Pigs have, in addition to pejorative connotations in everyday conversations, especially abominable connotations in Jewish tradition (in a way that cats and mice do not). Keeping this in mind, author Aleksandrowich-Pedich clarifies Spiegelman's motives, (quote) The very choice of Art Spiegelman to portray Poles as pigs indicates that they are, if not anti-Semitic, then decidedly alien to Jews. As James E. Young observes, "...while not a natural enemy of the Jews during the Holocaust, as pigs they come to symbolize what is TREIF or non-kosher. They may not be as anti-Jewish as the cats, but they are decidedly un-Jewish." (unquote). (p. 23). Case closed. To call any people an inherently unclean people is a form of racism. Clearly, Spiegelman's characterization of Poles, as an inherently unclean (TREYF, or TREIF) people, is, or is close to, a form of Jewish racism. The fact that MAUS is widely used in the classroom makes it all the more odious.

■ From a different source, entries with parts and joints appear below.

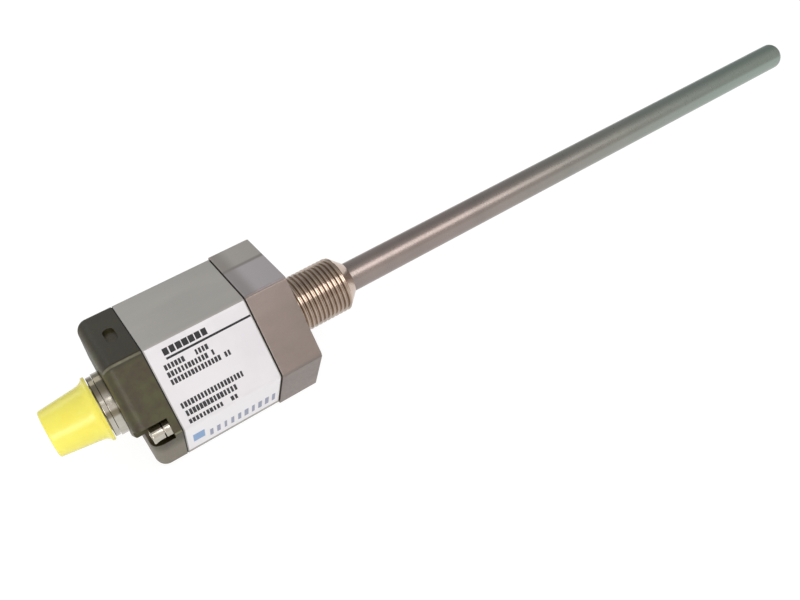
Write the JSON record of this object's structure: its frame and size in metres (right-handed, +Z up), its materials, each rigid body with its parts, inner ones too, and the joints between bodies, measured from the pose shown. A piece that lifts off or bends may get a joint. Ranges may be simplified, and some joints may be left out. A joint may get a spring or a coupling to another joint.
{
  "type": "magnetostrictive position sensor",
  "caption": "Rod-type linear position sensor: threaded hexagon flange with a long sensing rod, sealed electronics housing and capped round connector.",
  "frame": {"origin": "on the rod's axis, in the plane of the flange's mounting face", "axes": "+X along the rod towards its tip, +Z up through a flat of the hexagon"},
  "size_m": [0.3207, 0.0524, 0.046],
  "materials": {
    "flange_steel": "machined stainless steel, warm grey",
    "rod_steel": "drawn stainless tube, satin",
    "nickel_iron": "bare nickel-iron",
    "plated_screw": "bright nickel plate",
    "nickel_plate": "bright nickel plate",
    "brass_block": "plain brass",
    "copper": "copper",
    "tinned_pin": "tinned",
    "gold_pin": "gold flash",
    "anodised_aluminium": "matt grey anodised",
    "dark_cast_metal": "dark olive-grey coated casting, satin",
    "black_rubber": "matt",
    "white_plastic": "plain",
    "black_plastic": "plain",
    "board_green": "solder mask",
    "label_film": "white polyester film, slight gloss",
    "yellow_plastic": "soft yellow plastic, slightly see-through"
  },
  "bodies": {
    "sensor": {"hex_flange": "flange_steel", "probe_tube": "rod_steel", "probe_tip": "rod_steel", "waveguide": "nickel_iron", "waveguide_sleeve": "white_plastic", "damping_element": "black_rubber", "return_wire": "copper", "coil_bobbin": "white_plastic", "pickup_coil": "copper", "coil_pins": "tinned_pin", "coil_shield": "nickel_iron", "waveguide_anchor": "brass_block", "housing_profile": "anodised_aluminium", "flange_gasket": "black_rubber", "cap_gasket": "black_rubber", "end_cap": "dark_cast_metal", "cover_screws": "plated_screw", "screw_collars": "plated_screw", "connector_shell": "nickel_plate", "connector_ring": "nickel_plate", "connector_seal": "black_rubber", "connector_nut": "nickel_plate", "connector_insert": "black_plastic", "connector_pins": "gold_pin", "connector_board": "board_green", "circuit_board": "board_green", "link_pins": "gold_pin", "board_components": "black_plastic", "label": "label_film"},
    "dust_cover": {"dust_cap": "yellow_plastic"}
  },
  "joints": [
    {"name": "dust_cap_pull", "type": "slide", "parent": "sensor", "child": "dust_cover", "axis": [-1, 0, 0], "range_m": [0, 0.012]}
  ]
}
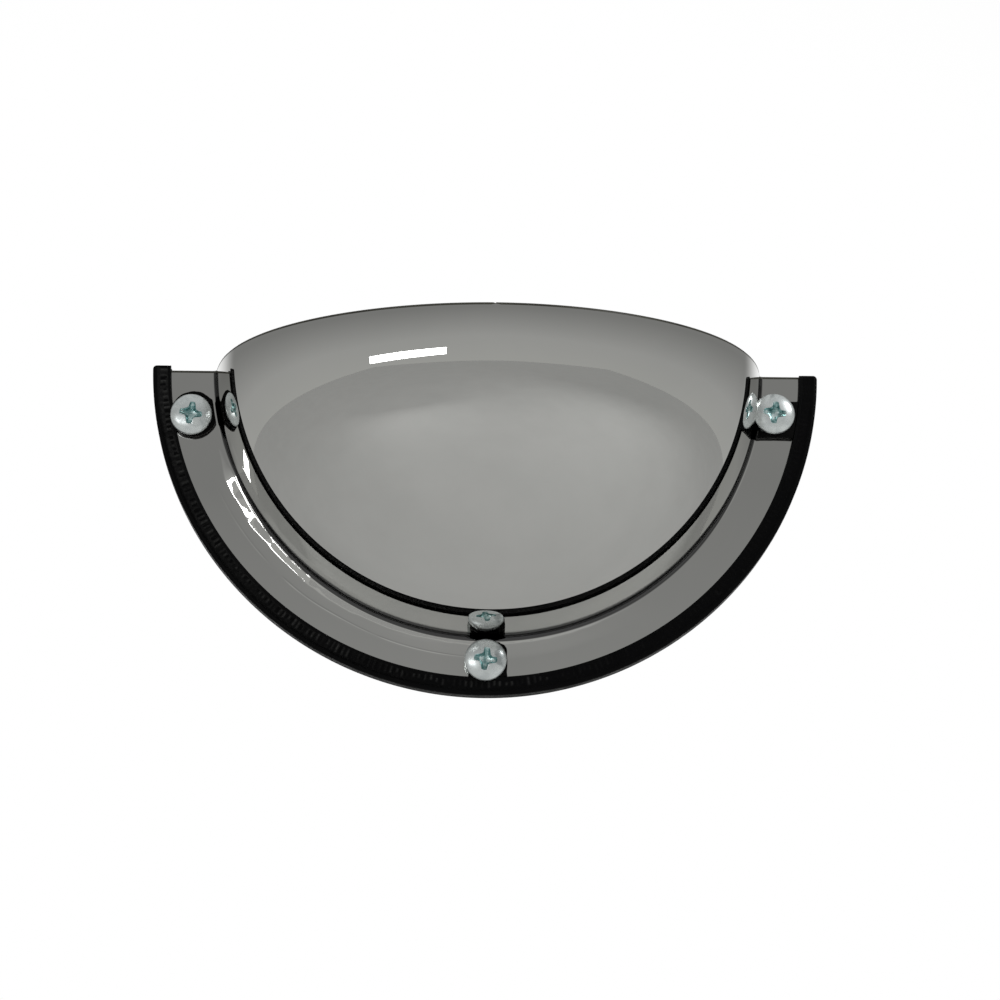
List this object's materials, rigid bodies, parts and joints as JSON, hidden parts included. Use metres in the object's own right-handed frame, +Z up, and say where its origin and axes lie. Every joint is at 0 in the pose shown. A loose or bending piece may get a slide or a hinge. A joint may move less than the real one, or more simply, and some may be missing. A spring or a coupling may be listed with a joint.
{
  "type": "convex security mirror",
  "caption": "Half-dome convex security mirror for a wall and ceiling corner: formed mirrored acrylic sheet with black edge trim, held by cross-recess screws on rubber pads.",
  "frame": {"origin": "the point of the mounting corner where the wall plane, the ceiling plane and the mirror's plane of symmetry meet; it is also the centre of the trim's half circle", "axes": "+X to the right across the 300 mm width seen from the front, +Y into the wall, so the dome faces -Y, +Z up to the ceiling"},
  "size_m": [0.2999, 0.1401, 0.15],
  "materials": {
    "mirror_sheet": "polished second-surface mirror on formed acrylic, grey protective paint on the back",
    "trim_rubber": "matt black extruded rubber with faint cross ribs",
    "carrier_steel": "bare rolled steel strip",
    "pad_rubber": "matt black rubber",
    "screw_zinc": "bright zinc plated steel with soft grey mottling",
    "plug_nylon": "moulded grey nylon"
  },
  "bodies": {
    "root": {"mirror_dome": "mirror_sheet", "edge_trim": "trim_rubber", "trim_steel_carrier": "carrier_steel", "rubber_pad_left": "pad_rubber", "rubber_pad_right": "pad_rubber", "rubber_pad_bottom": "pad_rubber", "screw_left": "screw_zinc", "screw_right": "screw_zinc", "screw_bottom": "screw_zinc", "rear_spacer_left": "pad_rubber", "rear_spacer_right": "pad_rubber", "rear_spacer_bottom": "pad_rubber", "wall_plug_left": "plug_nylon", "wall_plug_right": "plug_nylon", "wall_plug_bottom": "plug_nylon"}
  },
  "joints": []
}
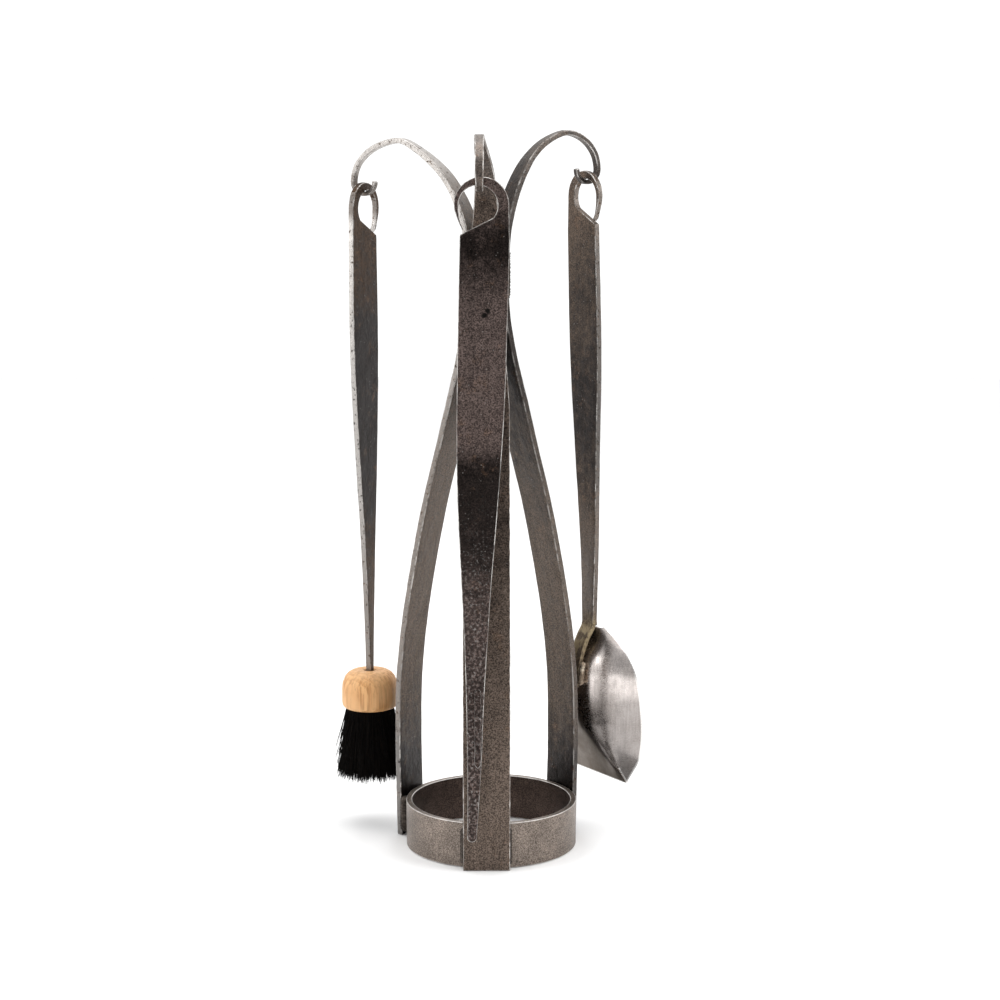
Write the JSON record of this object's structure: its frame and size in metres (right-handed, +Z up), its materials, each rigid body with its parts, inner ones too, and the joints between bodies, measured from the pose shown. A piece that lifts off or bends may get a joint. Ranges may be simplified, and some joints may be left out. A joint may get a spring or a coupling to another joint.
{
  "type": "fireplace tool set",
  "caption": "Forged flat-bar stand with curled hooks on a round base ring, holding a poker, a round hearth brush and a dished shovel.",
  "frame": {"origin": "on the floor, under the middle of the whole set's bounding box", "axes": "+Z up; -Y towards the poker's side of the stand, +X to the right seen from there"},
  "size_m": [0.2764, 0.2296, 0.6205],
  "materials": {
    "forged_bar": "dark waxed mill scale, brighter on worn edges",
    "weld_bead": "dark waxed weld",
    "pan_steel": "hand-planished and polished bright",
    "head_wood": "smooth turned, lightly oiled",
    "bristle_fibre": "black natural bristle, ragged ends"
  },
  "bodies": {
    "stand": {"leg_hook_front": "forged_bar", "leg_hook_left": "forged_bar", "leg_hook_right": "forged_bar", "base_ring": "forged_bar", "ring_seam_weld": "weld_bead", "ring_weld_front_a": "weld_bead", "ring_weld_front_b": "weld_bead", "ring_weld_left_a": "weld_bead", "ring_weld_left_b": "weld_bead", "ring_weld_right_a": "weld_bead", "ring_weld_right_b": "weld_bead", "neck_weld_rear": "weld_bead", "neck_weld_left": "weld_bead", "neck_weld_right": "weld_bead"},
    "poker": {"poker_bar": "forged_bar", "poker_barb": "forged_bar"},
    "brush": {"brush_handle": "forged_bar", "brush_head": "head_wood", "brush_bristles": "bristle_fibre"},
    "shovel": {"shovel_handle": "forged_bar", "shovel_pan": "pan_steel", "shovel_weld_a": "weld_bead", "shovel_weld_b": "weld_bead"}
  },
  "joints": [
    {"name": "poker_swing", "type": "hinge", "parent": "stand", "child": "poker", "pos_m": [-0.00616, -0.10011, 0.57811], "axis": [-1, -0.0087, 0], "range_deg": [-1.5, 25]},
    {"name": "brush_swing", "type": "hinge", "parent": "stand", "child": "brush", "pos_m": [-0.10717, 0.05869, 0.57161], "axis": [0.454, 0.891, 0], "range_deg": [-0.4, 25]},
    {"name": "shovel_swing", "type": "hinge", "parent": "stand", "child": "shovel", "pos_m": [0.08568, 0.06498, 0.58161], "axis": [0.5664, -0.8241, 0], "range_deg": [-0.2, 25]}
  ]
}
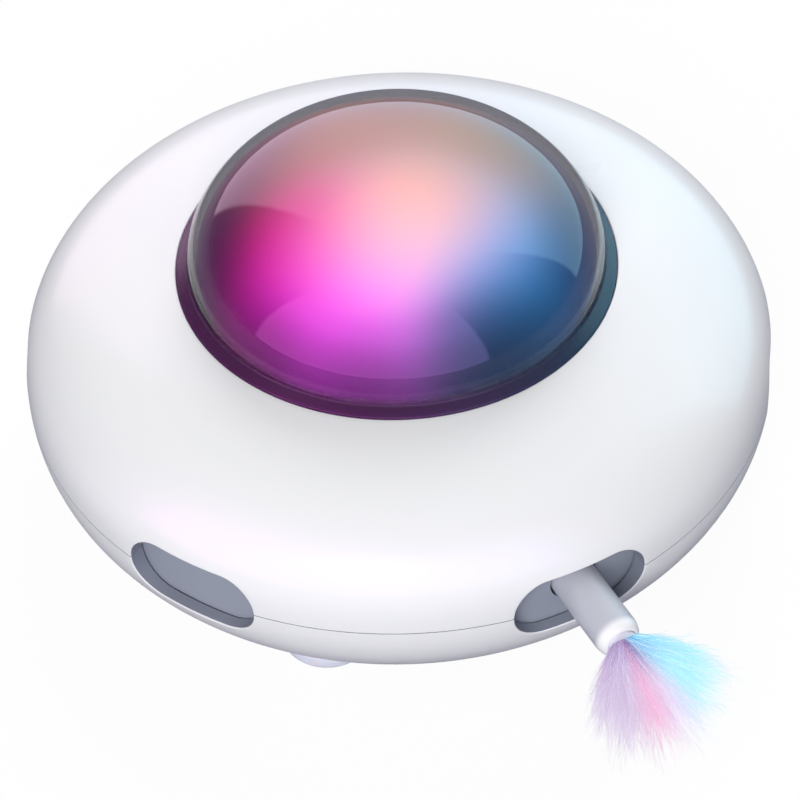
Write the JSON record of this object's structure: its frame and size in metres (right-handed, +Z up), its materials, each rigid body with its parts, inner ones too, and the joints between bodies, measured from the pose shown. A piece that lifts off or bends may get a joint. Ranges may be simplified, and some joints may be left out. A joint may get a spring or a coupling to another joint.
{
  "type": "automatic cat feather toy",
  "caption": "Low round cat toy with a lit dome and side slots; a motor-driven arm on a turntable pushes a feather in and out through a slot.",
  "frame": {"origin": "centre of the flat underside of the housing, on its vertical axis; the rubber feet reach 1.5 mm below it", "axes": "+Z up along the axis of the housing and dome, the arm and its feather point along -Y, the charging socket faces +Y, +X completes the right-handed frame"},
  "size_m": [0.165, 0.2139, 0.0823],
  "materials": {
    "white_plastic": "satin white moulded shell",
    "dome_plastic": "smoky tinted, polished, lit from inside",
    "black_rubber": "matt",
    "diffuser_plastic": "milky, lit from below",
    "lamp_board": "white solder mask",
    "lamp": "clear potted lamp",
    "steel": "plain",
    "inner_plastic": "moulded, unpainted",
    "foot_rubber": "pale, slightly translucent",
    "battery_foil": "foil pouch",
    "lead_insulation": "insulated wire",
    "circuit_board": "green solder mask",
    "black_plastic": "moulded",
    "plunger_plastic": "moulded",
    "button_plastic": "moulded",
    "brass": "plain",
    "copper": "copper plate",
    "nylon": "natural, self-lubricating",
    "drum_plastic": "smooth blue-grey",
    "arm_plastic": "satin light grey",
    "ferrule_plastic": "moulded",
    "feather": "dyed downy barbs"
  },
  "bodies": {
    "housing": {"lower_shell": "white_plastic", "upper_shell": "white_plastic", "dome_lens": "dome_plastic", "dome_gasket": "black_rubber", "dome_diffuser": "diffuser_plastic", "lamp_tray": "white_plastic", "lamp_board": "lamp_board", "lamps": "lamp", "tray_screws": "steel", "centre_post": "inner_plastic", "chassis": "inner_plastic", "chassis_screws": "steel", "rubber_feet": "foot_rubber", "battery_pouch": "battery_foil", "battery_clip": "inner_plastic", "clip_screws": "steel", "battery_lead": "lead_insulation", "lamp_lead": "lead_insulation", "main_board": "circuit_board", "board_chips": "black_plastic", "board_screws": "steel", "usb_port": "steel", "switch_body": "black_plastic", "turn_motor": "steel", "turn_gearbox": "brass", "motor_clamp": "inner_plastic", "clamp_screws": "steel", "thrust_ring": "nylon", "brush_holder": "black_plastic", "contact_brushes": "brass"},
    "turntable": {"turntable": "drum_plastic", "ring_gear": "nylon", "slip_rings": "copper", "arm_guide": "inner_plastic", "guide_screws": "steel", "arm_motor": "steel", "arm_gearbox": "brass", "arm_bracket": "inner_plastic", "arm_strap": "steel", "bracket_screws": "steel", "end_switches": "black_plastic"},
    "turn_drive": {"turn_pinion": "nylon", "turn_shaft": "steel"},
    "arm": {"arm_tube": "arm_plastic", "arm_rack": "nylon"},
    "arm_drive": {"arm_pinion": "nylon", "arm_shaft": "steel"},
    "feather": {"feather_ferrule": "ferrule_plastic", "feather_plume": "feather"},
    "button": {"power_button": "button_plastic", "switch_plunger": "plunger_plastic"}
  },
  "joints": [
    {"name": "turntable_turn", "type": "hinge", "parent": "housing", "child": "turntable", "pos_m": [0, 0, 0.0172], "axis": [0, 0, 1], "range_deg": [-6.5, 6.5]},
    {"name": "turn_pinion_spin", "type": "hinge", "parent": "housing", "child": "turn_drive", "pos_m": [0.014, 0, 0.0277], "axis": [0, 0, 1], "range_deg": [-23, 23]},
    {"name": "arm_slide", "type": "slide", "parent": "turntable", "child": "arm", "axis": [0, -1, 0], "range_m": [-0.0203, 0], "deforming": ["feather_plume"]},
    {"name": "arm_pinion_spin", "type": "hinge", "parent": "turntable", "child": "arm_drive", "pos_m": [0, -0.0488, 0.0375], "axis": [1, 0, 0], "range_deg": [-4, 283]},
    {"name": "feather_pull", "type": "slide", "parent": "arm", "child": "feather", "axis": [0, -1, 0], "range_m": [0, 0.014]},
    {"name": "button_press", "type": "slide", "parent": "housing", "child": "button", "axis": [0, 0, 1], "range_m": [0, 0.0004], "stiffness_N_per_m": 800}
  ],
  "couplings": [
    {"joint": "turn_pinion_spin", "follows": "turntable_turn", "ratio": 3.3333},
    {"joint": "arm_pinion_spin", "follows": "arm_slide", "rad_per_m": -238.1}
  ]
}
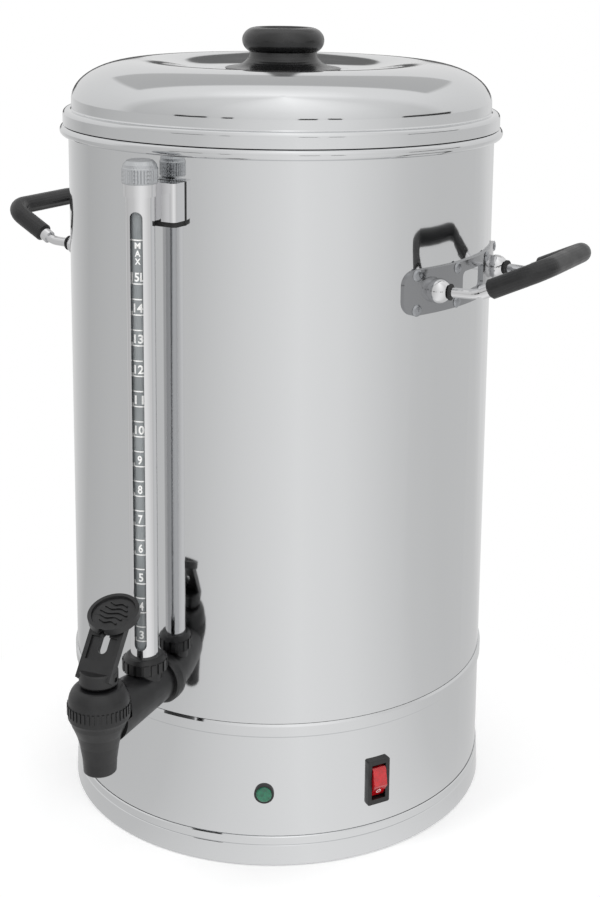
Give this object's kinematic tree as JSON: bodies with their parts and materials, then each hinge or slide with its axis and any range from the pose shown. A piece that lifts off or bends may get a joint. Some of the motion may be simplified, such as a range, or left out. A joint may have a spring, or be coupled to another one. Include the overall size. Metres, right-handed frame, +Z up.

Author Aleksandrowich-Pedich also corrects another of Spiegelman's elementary distortions of basic facts. She comments, (quote) When Vladek travels by a streetcar in the German occupied Sosnowiec, he goes to the car for Germans (there were two, one for Germans, the other for Poles), claiming he is safer in the German one: "Germans paid no attention to me...in the Polish car they could smell if a Polish Jew came in." What the contemporary reader of Spiegelman's novel does not realize is that if Vladek the Jew had been caught in a German car, nothing would have happened to the Germans; if he had been caught in the Polish one, all the Polish passengers would have been held responsible for protecting him, facing all kinds of penalties, including being shot on the spot for assisting a Jew, even if they had no idea he was one. So a Pole recognizing a Jew would indeed have been likely to have reported him out of fear for his own safety, but not merely because of anti-Semitism which is implied by the way Vladek talks about it. (unquote). (p. 94).